Phillips, a native of the Eldon area, said he keeps a small farming operation in the region, and all of the member owners in Heartland are active farmers.
He said other companies are looking at building a similar facility in Mount Pleasant, but the spot in Jefferson County is on the table first, and the railroad is favorable toward this project and site.
“French-Reneker has worked with us since we acquired the land, and completed all the studies for the site,” said Hauschel. “We like to source work locally and will strive for that in the construction process.
“We’d expect to start construction in summer 2014 and be in production by fall harvest 2015, if everything stays on track.”
Supervisor Dick Reed said he could see a lot of economic benefits from the project.
“I also drive through the county and see a lot of farmers have put up large grain bins,” he said. “And we have Reiff Grain & Feed here already. So, I want to hear the other side of the story. We’ll need to listen to our community.”
Vance said in the big picture, the project would be a boon to the area.
Reed and the other supervisors concluded competition is good for capitalism.
Vance said an agreement with Heartland Co-op would be binding on any of its successors.

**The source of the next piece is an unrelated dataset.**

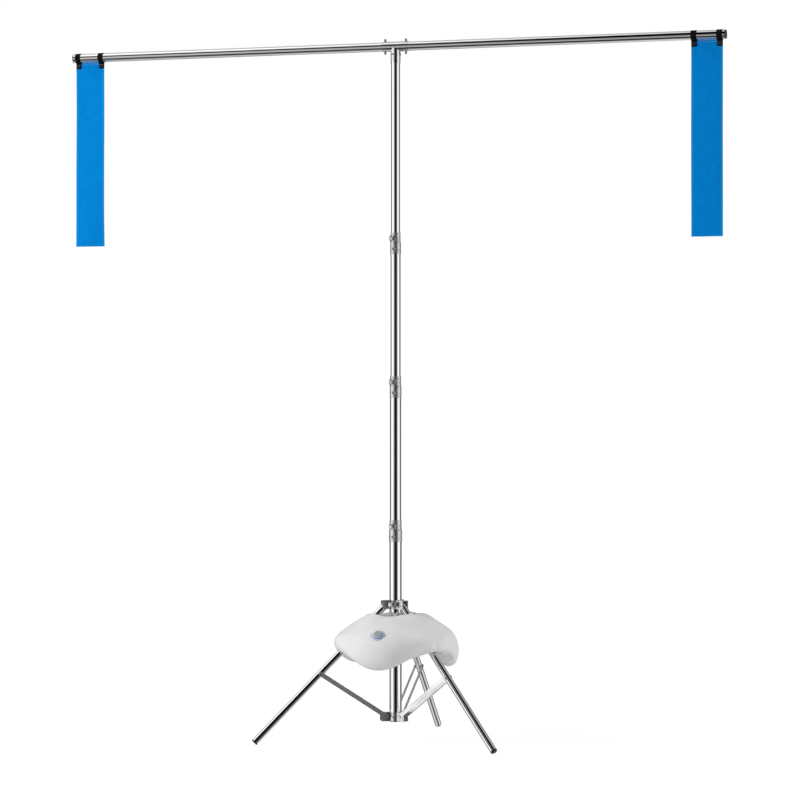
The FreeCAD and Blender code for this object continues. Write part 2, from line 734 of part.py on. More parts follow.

“I’d advise the supervisors to next week authorize the county attorney to pull together all the paperwork and talk with a bond counsel,” Vance said.
Reed said further discussions and any resolutions or decisions about the project would be made in the public meetings.
“I’d like this project to be on our agenda every Monday coming up until this gets done, so we can get the ball rolling and check on progress,” said Reed. “I like efficient government.”
Vance said Friday was his official last day as director of FEDA, and he’s started his new job as a Jefferson County sheriff’s deputy.
“But I’ve made the commitment to follow through with this project,” he said. “I will be available for this project.”
Hauschel said he would take the county’s offer back to the co-op board.